Natural Resources Minister Amarjeet Sohi and International Trade Diversification Minister Jim Carr made the announcement in Edmonton this morning.

The bulk of the money goes to nearly $1 billion in commercial financial support from Export Development Canada. It's meant for oil and gas exporters who want to invest in new technologies and diversify their markets.

The funding package also includes $500 million over three years from the Business Development Bank of Canada to help smaller companies increase operational and environmental efficiency, buy new technology and equipment or expand into new markets.

An additional $150 million is pegged for clean growth and infrastructure projects.

The price for Alberta's crude tumbled to $11 a barrel in late November, inciting panic among industry players and politicians.

"When Alberta hurts, so does Canada," said Sohi, adding the money is available immediately.

Alberta Premier Rachel Notley, who was not on hand for today's announcement, has called on Ottawa to help the province buy new rail cars to ship two additional tanker trains full of Alberta crude out of the province every day.

Today's funding announcement didn't mention rail cars.
 
Pipeline politics

Over the past couple of days, there have been noisy and sizeable pro-pipeline demonstrations in both Grande Prairie and outside of Calgary's city hall, with crowds of oil workers and their supporters demanding more government action.

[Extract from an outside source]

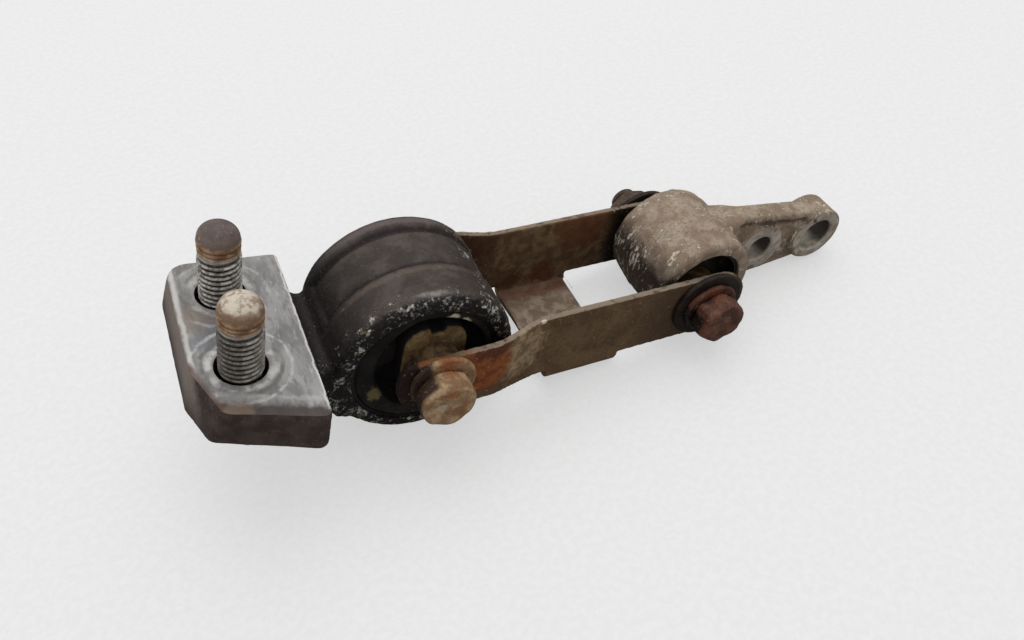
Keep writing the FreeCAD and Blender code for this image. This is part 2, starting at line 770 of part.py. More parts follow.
def add_eye(body):
    """The barrel round the small bush, crowned a little in the middle."""
    half = "( eye_width / 2 )"
    sketch = new_sketch(body, "XY_Plane")
    add_polygon(sketch, [(EYE_BORE, f"-1 * {half}"), ("eye_radius", f"-1 * {half}"),
                         ("eye_radius + eye_crown", "-1 * eye_crown_front"),
                         ("eye_radius + eye_crown", "eye_crown_back"),
                         ("eye_radius", half), (EYE_BORE, half)])
    revolve(body, sketch)
    end = size("eye_width") / 2
    for side, amount in ((-1, "eye_edge_front"), (1, "eye_edge_back")):
        round_edges(body, amount, lambda point: near(point.y, side * end)
                    and math.hypot(point.x, point.z) > size("eye_radius") - 0.1)


def add_arm(body):
    """The tapered arm, rooted in the barrel's wall, and the round boss at its end."""
    sketch = new_sketch(body, "XZ_Plane")
    wall = "( eye_radius - eye_wall / 2 )"
    root = [("arm_root_at", "arm_root_half")]
    root += [(f"{wall} * cos( {turn} )", f"{wall} * sin( {turn} )")
             for turn in ("arm_root_angle * 1deg", "0deg", "-1 * arm_root_angle * 1deg")]
    root += [("arm_root_at", "-1 * arm_root_half")]
    end = [("second_hole_at", "-1 * arm_taper_half"), ("second_hole_at", "arm_taper_half")]
    add_polygon(sketch, root + end)
    extrude(body, sketch, "arm_thickness", midplane=True)
    centre = ("second_hole_at", "0")
    add_disc(body, "XZ_Plane", "-1 * ( arm_thickness / 2 + end_boss_back )", "arm_end_half",
             "arm_thickness + boss_height + end_boss_back", at=centre)
    add_disc(body, "XZ_Plane", "0", "first_boss_radius", "arm_thickness / 2 + boss_height",
             at=("first_hole_at", "0"))


def add_arm_holes(body):
    sketch = new_sketch(body, "XZ_Plane")
    add_circle(sketch, "first_hole_at", "0", "first_hole_radius")
    add_circle(sketch, "second_hole_at", "0", "second_hole_radius")
    cut_through(body, sketch)


def make_arm_bracket():
    body = new_body("arm_bracket", ARM)
    add_eye(body)
    add_arm(body)
    add_arm_holes(body)


def build():
    """Makes every sub-part of the mount."""
    make_flange_housing()
    for name, side in (("front", "-0.5"), ("rear", "0.5")):
        make_flange_bolt("flange_bolt_" + name, side)
        make_flange_washer("flange_bolt_washer_" + name, side)
    make_large_bush_sleeve()
    make_large_bush_rubber()
    make_large_bush_core()
    make_large_bush_spacer()
    make_link_frame()
    make_large_fasteners()
    make_small_bush()
    make_arm_bracket()
    make_small_fasteners()


def check(body):
    """Stops the build where a feature failed or a sub-part isn't one valid solid."""
    for item in [body] + body.Group:
        if "Invalid" in item.State or "Error" in item.State:
            raise RuntimeError(f"{item.Name} failed: {item.State}")
    shape = body.Shape
    if shape.isNull() or not shape.isValid() or len(shape.Solids) != 1:
        raise RuntimeError(f"{body.Label} is not one valid solid")


build()
document.recompute()
os.makedirs("parts", exist_ok=True)
for body in nodes:
    check(body)
    body.Shape.exportStep(f"parts/{body.Label}.step")
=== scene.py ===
from math import cos, hypot, pi, radians, sin

import bmesh
import bpy
import numpy as np
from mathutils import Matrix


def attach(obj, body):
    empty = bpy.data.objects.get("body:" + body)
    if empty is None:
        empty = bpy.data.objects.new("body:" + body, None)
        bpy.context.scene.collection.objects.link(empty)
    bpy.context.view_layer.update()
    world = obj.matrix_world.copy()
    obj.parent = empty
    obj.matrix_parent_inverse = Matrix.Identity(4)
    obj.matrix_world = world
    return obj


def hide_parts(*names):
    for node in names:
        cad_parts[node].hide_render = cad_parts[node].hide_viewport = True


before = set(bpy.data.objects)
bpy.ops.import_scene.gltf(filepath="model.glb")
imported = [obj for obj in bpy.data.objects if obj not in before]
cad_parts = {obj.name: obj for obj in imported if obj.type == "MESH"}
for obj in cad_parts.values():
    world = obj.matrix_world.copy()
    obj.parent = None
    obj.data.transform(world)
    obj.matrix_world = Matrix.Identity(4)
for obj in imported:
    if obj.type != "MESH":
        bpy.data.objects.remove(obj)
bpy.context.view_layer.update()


# ---------------------------------------------------------------------------------------------
# The ground under the mount: one sheet of pale card, faintly mottled, lit softly from above
# by two large panels and by a white room. The camera stands where the photograph's did.

def seen(red, green, blue):
    """A colour as the eye reads it, 0 to 255, turned into light: the usual curve of power 2.4."""
    parts = np.array([red, green, blue]) / 255
    light = np.where(parts <= 0.04045, parts / 12.92, ((parts + 0.055) / 1.055) ** 2.4)
    return (*light.tolist(), 1)


def new_finish(name, roughness=0.6, metallic=0.0, specular=0.5):
    """A material with its surface shader ready."""
    finish = bpy.data.materials.new(name)
    finish.use_nodes = True
    shader = finish.node_tree.nodes["Principled BSDF"]
    shader.inputs["Roughness"].default_value = roughness
    shader.inputs["Metallic"].default_value = metallic
    shader.inputs["Specular IOR Level"].default_value = specular
    return finish, shader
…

And now, the money is suddenly starting to flow in hopes of inducing the bitumen to do the same.

This morning in Edmonton, Natural Resources Minister Amarjeet Sohi and International Trade Diversification Minister Jim Carr announced a $1.6 billion federal aid package for Canada's oil and gas industry. The money is spread over a variety existing programs to help companies find new markets, invest in clean technology and train staff.

The move comes on the heels of an additional $1.6 billion in royalty credits and infrastructure support unveiled by the Alberta government in late November, and Notley's as-yet unpriced promise to buy two trains to haul 120,000 more barrels of oil per day out of the province by late 2019.

Throw in Ottawa's summer purchase of the aging Trans Mountain pipeline — $4.5 billion, with a promise to spend as much as $7.4 billion more for a planned expansion — and Canadian taxpayers now find themselves on the hook for somewhere between $7.7 billion and $15 billion in new support for an industry that was already receiving more than $3.3 billion a year in government subsidies.

All of which poses a different sort of political problem, given that Canada has repeatedly promised to eliminate the bulk of fossil fuel subsidies by 2025 as part of its greenhouse gas reduction commitments.

It was Stephen Harper's Conservatives who originally made the pledge to do away with "inefficient" subsidies in 2009, as part of its membership in the G7, G20, and the Asia-Pacific Economic Cooperation, explicitly recognizing that subsidies undermine efforts to deal with climate change and impede clean energy development.

The Trudeau Liberals reiterated the promise in 2015, making it part of their campaign platform.

Some progress has been made towards that goal, with the phasing out or tweaking of seven federal policies since 2011, but even before the recent spending spree it was clear that Canada was a long way from living up to its word.

In his spring 2017 report, the auditor general found that the Department of Finance along with Environment and Climate Change Canada — responsible, respectively, for the tax and non-tax portion of the commitment — hadn't yet defined what an "inefficient" fossil fuel subsidy was, let alone figured out a way to cut or phase them out.

And real numbers have been hard to come by.

Under pressure from environmental groups this past June, Jim Carr announced a study to pinpoint how much Ottawa and the provinces actually spend to support the fossil fuel industry, the results of which will eventually be made public.

A recent report from the Overseas Development Institute, a U.K. think tank, that compares all the G7 nations gave Ottawa low marks on transparency and ranked Canada the worst at ending support for oil and gas production.

By its figures, Canada was providing a total of $4.63 billion US ($6.25 billion CDN) in support to fossil fuel industries, the most per capita in the G7.

If you factor in the additional government funds that have been pledged since the spring, Canada will now be spending more, dollar for dollar, than Japan, France or the U.K., and isn't that far from catching Germany and Italy.

To be fair, all the G7 members are proving to be hypocrites, having collectively handed out more than $100 billion US a year to oil, gas and coal companies at home and abroad since they signed the 2015 Paris Agreement.

It is, however, hard to reconcile with the UN's "life or death warning" for more and immediate action to limit global warming.